Are we trying hard enough to derail the GST hike? Are our academics at IPS doing hard enough to derail the GST hike?

02 January 2007

Saddam Hussein is dead

Yet for all purposes, this momentous occasion cannot be commemorated with the appropriate satisfaction of justice being done, or that through his death, Iraq's many sectarian divides have been healed. In short, no justice, no truth, and no reconciliation came out of the meaningless exercise of state terror on the morning of 30 December 2006.

Make no mistake: his execution was barbaric and degrading - mass murderers are afforded far more dignity in their final moments than this. Why were his executioners wearing SKI MASKS?? And why were they chanting a Shia prayer when he was clearly a Sunni Muslim? Charles I, Louis XVI and Marie Antoinette were allowed to finish their final prayers before their heads rolled - Saddam's gallows were dropped when he was in mid-sentence of the Muslim final prayer, much like how Alexandra Fyodronvna was shot before she could complete the sign of the cross in the basement of Ipatiev House. You could say that no one deserves to die like this.

IraqSlogger points out the symbolic significance of why the execution was carried out on this very day - it seems to be a direct insult to the Sunnis by the Shia government. It's quite a valid point, but I fear that's missing the point - the circumstances of Saddam's death has many uncomfortable parallels to those of a major historical and religious figure.

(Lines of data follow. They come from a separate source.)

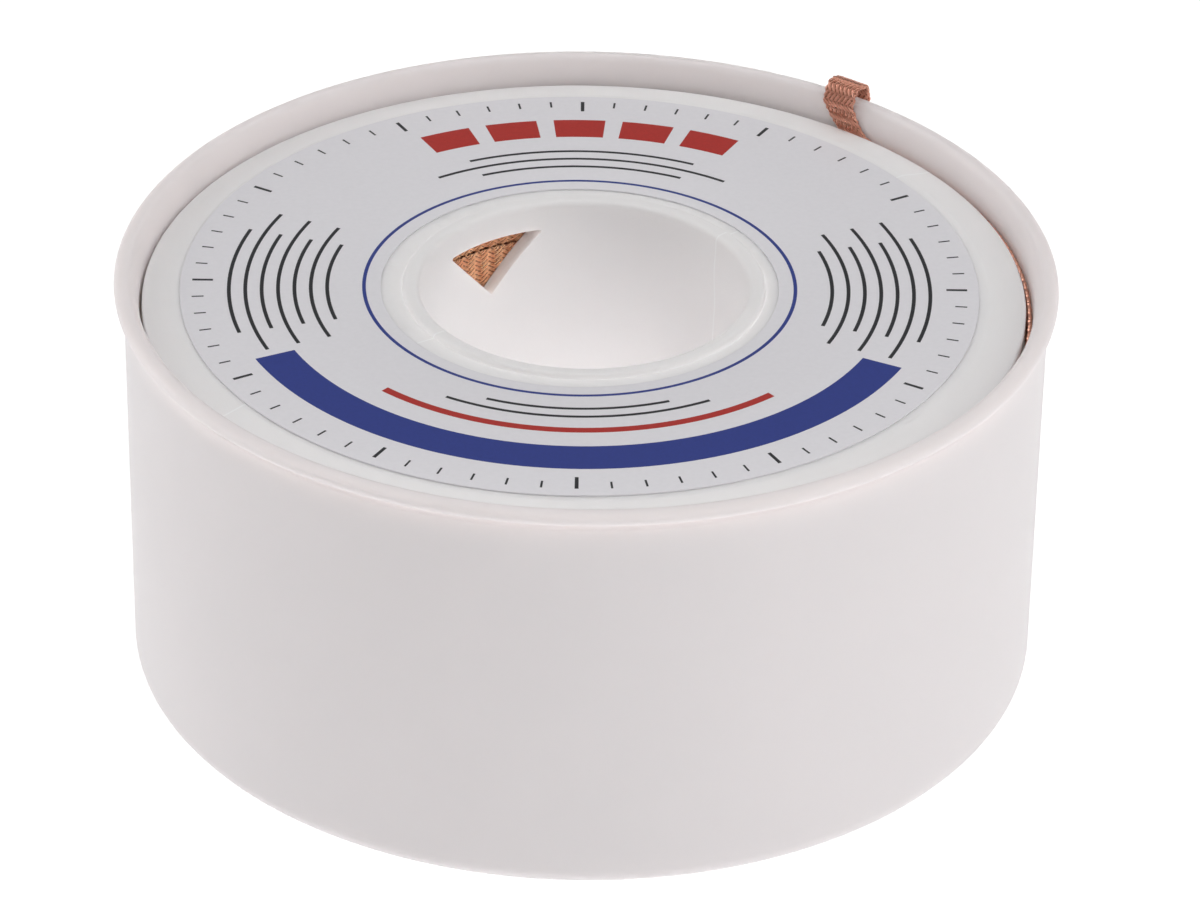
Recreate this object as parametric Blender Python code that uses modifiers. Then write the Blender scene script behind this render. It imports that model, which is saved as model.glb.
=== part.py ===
"""A desoldering braid reel: a round white case, a flanged spool that turns in it, a ring label
on the spool's top flange, the copper braid wound on the hub and its loose end over the rim."""

import math

import bmesh
import bpy
from mathutils import Matrix, Vector

MM = 0.001

# Running and seating clearances
SEAT_GAP = 0.3 * MM
RIM_GAP = 0.4 * MM
WINDING_GAP = 0.2 * MM
BORE_GAP = 0.5 * MM
LABEL_GAP = 0.02 * MM
BRAID_GAP = 0.08 * MM

# Case: an open cup with a beaded rim, a floor and a collar that the spool turns on
CASE_HEIGHT = 29.1 * MM
LIP_RADIUS = 31.75 * MM
CASE_RADIUS = 31.1 * MM
CASE_DRAFT = 0.1 * MM
WALL = 1.0 * MM
FLOOR = 1.2 * MM
BASE_FILLET = 1.4 * MM
LIP_CREST_INSET = 0.9 * MM
LIP_EDGE_DROP = 0.5 * MM
LIP_UNDERSIDE_DROP = 0.92 * MM
LIP_NECK = 0.12 * MM
LIP_NECK_HEIGHT = 0.7 * MM
LIP_INNER_DROP = 2.1 * MM
LIP_BEAD_START = -25
LIP_SLOPE_END = 112
COLLAR_HEIGHT = 6.0 * MM
COLLAR_WALL = 1.2 * MM

# Spool: a hub with a bore, two flanges and a window through the hub's wall
SPOOL_SHIFT = -0.15 * MM
FLANGE_SET_DOWN = 1.5 * MM
FLANGE_THICKNESS = 1.3 * MM
FLANGE_EDGE_DROP = 0.65 * MM
FLANGE_SLOPE_WIDTH = 2.4 * MM
FLANGE_EDGE_ROUND = 0.2 * MM
LOWER_FLANGE_THICKNESS = 1.2 * MM
HUB_WALL = 1.0 * MM
BORE_RADIUS = 11.2 * MM
BORE_FILLET = 0.9 * MM
WINDOW_ANGLE = math.radians(124.7)
WINDOW_WIDTH = 7.3 * MM
WINDOW_HEIGHT = 4.1 * MM
WINDOW_BELOW_FLANGE = 0.55 * MM

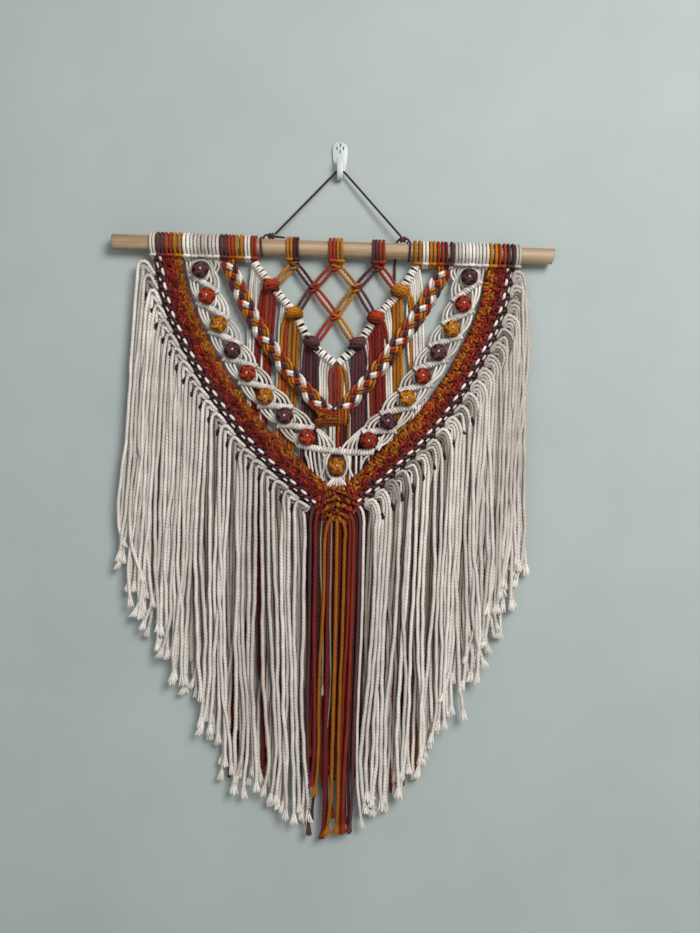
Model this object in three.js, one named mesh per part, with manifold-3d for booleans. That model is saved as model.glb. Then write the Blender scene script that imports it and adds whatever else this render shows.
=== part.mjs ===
// Macrame wall hanging on a wooden dowel, with the hanger cord and the wall hook that carry it.
// Millimetres, +Z up. The wall is the plane y = 0 and the front faces -Y. The origin is the middle of the
// back of the hook's plate. Places in the wall's plane are [x, z] pairs, and depths are distances from the
// wall, as [back, front].

import * as THREE from 'three';
import { mergeVertices } from 'three/addons/utils/BufferGeometryUtils.js';
import Module from 'manifold-3d';

const wasm = await Module();
wasm.setup();

// Driving dimensions
const GAP = 0.3;
const CORD = 4;
const DOWEL = { length: 457, radius: 8, chamfer: 0.8, x: -6.6, z: -102.9, depth: 12.5, slope: 0.034 };
const WRAP = { inner: 8.35, outer: 12.2 };
const HANGER = { radius: 1.3, sides: 8, loop: 11 };
const HOOK = {
  width: 16.5, top: 10.3, neck: -9, foot: -14, plate: 2.4,
  arm: 7, reach: 13, tip: -7.5, crook: -23.5, low: -29.5,
};
const BERRY = { across: 16.6, thick: 12 };

// Depths of the layers that hang in front of each other
const LAYER = {
  tassel: [1.5, 6.3],
  ridge: [1.5, 11.5],
  net: [7, 12],
  band: [7, 14.5],
  swag: [7, 15],
  front: [8, 18],
};

const COLOUR = {
  white: 0xd9d2c6,
  plum: 0x4a2a33,
  rust: 0xa63a1c,
  mustard: 0xb37316,
  burgundy: 0x7a2420,
  pine: 0xd9b98a,
  plastic: 0xeeeeec,
};

// Wraps of cord on the dowel: the section of the hanging that they carry, and where they start and end
const WRAPS = [
  { name: 'wraps_band_left', from: -195, to: -162.5, colour: 'burgundy' },
  { name: 'wraps_chain_left', from: -161.5, to: -124, colour: 'white' },
  { name: 'wraps_swag_left', from: -123.5, to: -85.5, colour: 'rust' },
  { name: 'wraps_net_left', from: -55, to: -42, colour: 'mustard' },
  { name: 'wraps_net_middle', from: -11.5, to: 4, colour: 'rust' },
  { name: 'wraps_net_right', from: 33, to: 46.5, colour: 'plum' },
  { name: 'wraps_swag_right', from: 75.5, to: 117, colour: 'rust' },
  { name: 'wraps_chain_right', from: 117.5, to: 153, colour: 'white' },
  { name: 'wraps_band_right', from: 153.5, to: 186, colour: 'burgundy' },
];

// The seam between the coloured band and its plum and white edging, from the dowel to the middle knot
const SEAM = {
  left: [[-186, -108], [-177, -155], [-160, -197], [-130, -250], [-92, -300.5], [-48.5, -343], [-26, -364]],
  right: [[175, -113], [166.5, -162], [149.5, -204], [120, -256], [82.5, -302.5], [38.5, -344], [19, -363]],
};
const BAND = { inner: 20.5, seam: 0.8, edging: 9.5 };
const MIDDLE_KNOT = [
  [-12.5, -349], [-3.5, -346], [5.5, -348], [22, -370], [15, -390], [-22, -390], [-29, -371],
];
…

1. He was executed on the eve of a most important religious holiday

Most people in the capital would have retired to their home villages for celebrations and religious observances. The closure of the capital and the slow confirmation of the news (civil servants of course on holiday) would have prevented mass protests and uprisings.

2. He was degraded by his guards prior to his execution


3. After his initial capture, the burning question was who should be charged with putting him on trial?

Various authorities were mooted - the US civilian court, a US army court martial, an International Criminal Tribunal in the Hague, or by an Iraqi court.

4. He was eventually handed over to the jurisdiction of a petty administrator installed by the occupying superpower

5. During his appearance at the trial, he bore the marks of being beaten in custody

Judging from the remarks on BBC's phone in programme last night, it also appears that most Shia muslims from Iraq were blase enough to effectively say "If you think this is unjust, so be it! Let the blood be on our hands!"

Now, if it turns out that Saddam's grave turns out to be empty in the coming days, we would have literally killed the Messiah AGAIN.

In more serious news, Juan Cole points out that Saddam Hussein received much assistance from the CIA and the US government from his beginnings as a CIA operative to even after Operation Desert Storm and the liberation of Kuwait.